Passionnée de boxe, de natation et d'activités en plein air comme la randonnée, Sandra a dû ajuster ses activités sportives pour économiser davantage. Bien qu’elle continue à pratiquer la boxe et la natation, elle a réduit la fréquence de ses séances pour diminuer les coûts associés. 

"Je fais des sacrifices pour équilibrer mon budget".  

En revanche, la randonnée reste un plaisir essentiel pour elle : "C’est vital pour moi de sortir de la ville, de respirer l'air frais et de décompresser de toute cette pression financière", confie-t-elle. Sandra consacre environ 80 dinars par mois uniquement à ces sorties en nature avec ses amies.

Voici le détail de ses dépenses et revenus mensuels :

Lorsque l'idée de partir étudier en France s'est imposée à elle, Sandra a compris l’ampleur des sacrifices nécessaires pour réaliser ce projet. "Toute ma famille a mis la main au porte-monnaie lorsque je leur ai annoncé mon départ pour la France”, raconte-t-elle. Ses parents, une infirmière et un retraité de banque, ont en effet dû contracter un prêt de 30 000 dinars pour l’aider à financer son départ. 

"Malgré tous mes efforts pour épargner le maximum, ce n’était pas suffisant. J’ai dû demander de l’aide à mes parents, je n’avais pas d’autre choix", explique-t-elle, non sans une certaine amertume. "J'ai toujours su me débrouiller seule, donc demander de l'aide a vraiment été un cap difficile à franchir", renchérit-elle. 

Zone grise 

Cependant, même avec toute cette préparation, Sandra a été confrontée à des défis inattendus. Pour obtenir son visa, elle devait justifier d’une somme de 7300 euros sur son compte ou prouver qu’elle pouvait subvenir à ses besoins avec 615 euros par mois. Ces exigences se sont avérées être une barrière presque insurmontable. "Si je n'avais pas reçu ce prêt bancaire contracté par mes parents  je n'aurais pas pu rassembler la somme nécessaire", reconnaît-elle.

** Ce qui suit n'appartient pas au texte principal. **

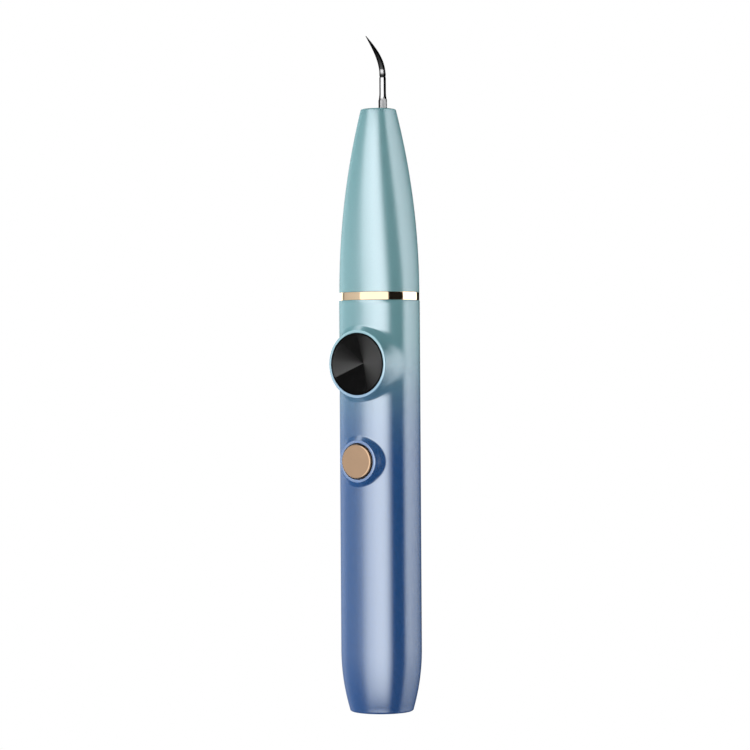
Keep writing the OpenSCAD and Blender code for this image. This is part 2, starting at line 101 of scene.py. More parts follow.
def barrel_r(z):
    return tail_r(z) if z < TAIL_Z else BODY_R


# ---------------------------------------------------------------- mesh helpers
def make_object(name, verts, faces, sharp=40):
    mesh = bpy.data.meshes.new(name)
    mesh.from_pydata([tuple(c * MM for c in v) for v in verts], [], faces)
    mesh.validate()
    mesh.update()
    obj = bpy.data.objects.new(name, mesh)
    bpy.context.collection.objects.link(obj)
    mesh.shade_smooth()
    if sharp:
        mesh.set_sharp_from_angle(angle=radians(sharp))
    return obj


def filleted(points, radii, steps=4):
    """The outline with each inner corner rounded by an arc of its own radius."""
    out = [points[0]]
    for k in range(1, len(points) - 1):
        r = radii[k]
        p, a, b = Vector(points[k]), Vector(points[k - 1]), Vector(points[k + 1])
        if not r:
            out.append(tuple(p))
            continue
        u, v = (a - p).normalized(), (b - p).normalized()
        half = acos(max(-1, min(1, u.dot(v)))) / 2
        reach = r / tan(half)
        centre = p + (u + v).normalized() * (r / sin(half))
        start, end = p + u * reach - centre, p + v * reach - centre
        sweep = start.angle(end)
        for s in range(steps + 1):
            t = s / steps
            w0, w1 = sin((1 - t) * sweep) / sin(sweep), sin(t * sweep) / sin(sweep)
            out.append(tuple(centre + start * w0 + end * w1))
    out.append(points[-1])
    return out


def revolve(name, profile, turns=128, place=None, sharp=40):
    """A turned solid from a closed outline of (radius, height) pairs. It turns about Z, then place
    moves it."""
    place = place or Matrix.Identity(4)
    verts, faces, rows = [], [], []
    for r, h in profile:
        if r < 1e-6:
            rows.append([len(verts)])
            verts.append(tuple(place @ Vector((0, 0, h))))
        else:
            rows.append(list(range(len(verts), len(verts) + turns)))
            for k in range(turns):
                a = 2 * pi * k / turns
                verts.append(tuple(place @ Vector((r * cos(a), r * sin(a), h))))
    closed = rows[0] if len(rows[0]) > 1 else None
    pairs = list(zip(rows, rows[1:])) + ([(rows[-1], closed)] if closed else [])
    for low, high in pairs:
        for k in range(turns):
            n = (k + 1) % turns
            if len(low) == 1 and len(high) == 1:
                continue
            if len(low) == 1:
                faces.append((low[0], high[n], high[k]))
            elif len(high) == 1:
                faces.append((low[k], low[n], high[0]))
            else:
                faces.append((low[k], low[n], high[n], high[k]))
    return make_object(name, verts, faces, sharp)


def facing(z):
    """Places a turned piece with its axis pointing forward, at height z."""
    return Matrix.Translation((0, 0, z)) @ Matrix.Rotation(radians(90), 4, "X")


# ---------------------------------------------------------------- the grip's housing
def cubic(t, a, b, c, d):
    return a * (1 - t) ** 3 + 3 * b * t * (1 - t) ** 2 + 3 * c * t * t * (1 - t) + d * t ** 3


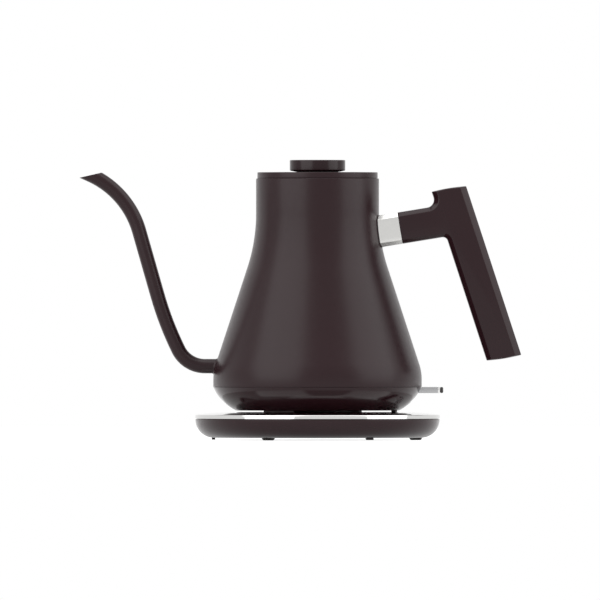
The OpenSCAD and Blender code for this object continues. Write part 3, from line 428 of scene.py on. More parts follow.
def make_powder_grain():
    """Orange-peel of a sprayed or moulded surface: a fine grain and a slow drift in tone."""
    settings = (("Grain per Metre", "NodeSocketFloat", 1500),
                ("Drift per Metre", "NodeSocketFloat", 18))
    group, nodes, links, entry, leave, place = start_effect("powder_grain", settings,
                                                            ("Tone", "Gloss", "Height"))
    grain = add_node(nodes, "ShaderNodeTexNoise", {"Detail": 2})
    drift = add_node(nodes, "ShaderNodeTexNoise", {"Detail": 3})
    peel = add_node(nodes, "ShaderNodeTexNoise", {"Detail": 1})
    coarse = add_node(nodes, "ShaderNodeMath", {1: PEEL_PER_GRAIN})
    coarse.operation = "MULTIPLY"
    blend = add_node(nodes, "ShaderNodeMix", {"Factor": PEEL_SHARE})
    for noise in (grain, drift, peel):
        links.new(place.outputs["Object"], noise.inputs["Vector"])
    links.new(entry.outputs["Grain per Metre"], grain.inputs["Scale"])
    links.new(entry.outputs["Drift per Metre"], drift.inputs["Scale"])
    links.new(entry.outputs["Grain per Metre"], coarse.inputs[0])
    links.new(coarse.outputs[0], peel.inputs["Scale"])
    links.new(drift.outputs["Fac"], leave.inputs["Tone"])
    links.new(peel.outputs["Fac"], leave.inputs["Gloss"])
    links.new(grain.outputs["Fac"], blend.inputs["A"])
    links.new(peel.outputs["Fac"], blend.inputs["B"])
    links.new(blend.outputs["Result"], leave.inputs["Height"])
    return group


def make_drawn_lines():
    """Fine lines left by turning or brushing, drawn out along chosen axes."""
    settings = (("Stretch", "NodeSocketVector", (1, 1, 1)),
                ("Lines per Metre", "NodeSocketFloat", 900))
    group, nodes, links, entry, leave, place = start_effect("drawn_lines", settings,
                                                            ("Tone", "Height"))
    draw = nodes.new("ShaderNodeVectorMath")
    draw.operation = "MULTIPLY"
    lines = add_node(nodes, "ShaderNodeTexNoise", {"Detail": 3})
    patches = add_node(nodes, "ShaderNodeTexNoise", {"Scale": PATCHES_PER_METRE, "Detail": 2})
    links.new(place.outputs["Object"], draw.inputs[0])
    links.new(entry.outputs["Stretch"], draw.inputs[1])
    links.new(draw.outputs[0], lines.inputs["Vector"])
    links.new(entry.outputs["Lines per Metre"], lines.inputs["Scale"])
    links.new(place.outputs["Object"], patches.inputs["Vector"])
    links.new(patches.outputs["Fac"], leave.inputs["Tone"])
    links.new(lines.outputs["Fac"], leave.inputs["Height"])
    return group


POWDER_GRAIN = make_powder_grain()
DRAWN_LINES = make_drawn_lines()


# ---------------------------------------- materials

NOISE_RANGE = (0.3, 0.7)


def between(nodes, links, source, low, high):
    """A value that runs from low to high as the source runs over its usual range."""
    span = add_node(nodes, "ShaderNodeMapRange", {
        "From Min": NOISE_RANGE[0], "From Max": NOISE_RANGE[1], "To Min": low, "To Max": high})
    links.new(source, span.inputs["Value"])
    return span.outputs["Result"]


def two_tone(nodes, links, source, dark, pale):
    """A colour that drifts between two close tones."""
    factor = between(nodes, links, source, 0.0, 1.0)
    tone = nodes.new("ShaderNodeMix")
    tone.data_type = "RGBA"
    tone.inputs["A"].default_value = (*dark, 1)
    tone.inputs["B"].default_value = (*pale, 1)
    links.new(factor, tone.inputs["Factor"])
    return tone.outputs["Result"]


def relief(nodes, links, source, strength, depth):
    """Normals that are tilted by the source's fine relief."""
    bump = add_node(nodes, "ShaderNodeBump", {"Strength": strength, "Distance": depth})
    links.new(source, bump.inputs["Height"])
    return bump.outputs["Normal"]


def finish(name, effect, settings, gloss, tones, rough, bump):
    """A material, and its shader, whose tone, gloss and relief come from a shared effect."""
    material = bpy.data.materials.new(name)
    material.use_nodes = True
    nodes, links = material.node_tree.nodes, material.node_tree.links
    shader = nodes["Principled BSDF"]
    skin = nodes.new("ShaderNodeGroup")
    skin.node_tree = effect
    for socket, value in settings.items():
        skin.inputs[socket].default_value = value
    links.new(two_tone(nodes, links, skin.outputs["Tone"], *tones), shader.inputs["Base Color"])
    links.new(between(nodes, links, skin.outputs[gloss], *rough), shader.inputs["Roughness"])
    links.new(relief(nodes, links, skin.outputs["Height"], *bump), shader.inputs["Normal"])
    return material, shader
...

Les difficultés ne se sont pas arrêtées là. Les restrictions sur les transactions bancaires depuis la Tunisie ont rendu impossible le paiement de l’acompte pour son logement en banlieue parisienne. Finalement, un ami franco-tunisien a dû effectuer le paiement depuis son compte en France, une solution temporaire à un problème récurrent.

"J’ai l’argent, mais toutes les transactions bancaires que je dois faire à distance sont un combat de tous les jours".

Futur 

Malgré les épreuves, Sandra reste résolument tournée vers l’avenir. En septembre, elle commence un master en traitement de l’information à la Sorbonne, tout en travaillant en alternance dans une entreprise à Paris. Pour elle, cette alternance est bien plus qu'une simple opportunité professionnelle ; c’est une nécessité pour financer ses études et continuer à avancer dans sa carrière.

"Ce chemin est difficile, mais je suis convaincue que cela en vaut la peine".

Sandra envisage de s’installer durablement à Paris, avec l’espoir que cette expérience lui ouvre de nouvelles perspectives professionnelles. "Partir pour la France est un vrai défi, mais c'est aussi une chance unique pour atteindre mes objectifs. C'est une étape nécessaire pour avancer dans ma carrière", résume-t-elle avec enthousiasme.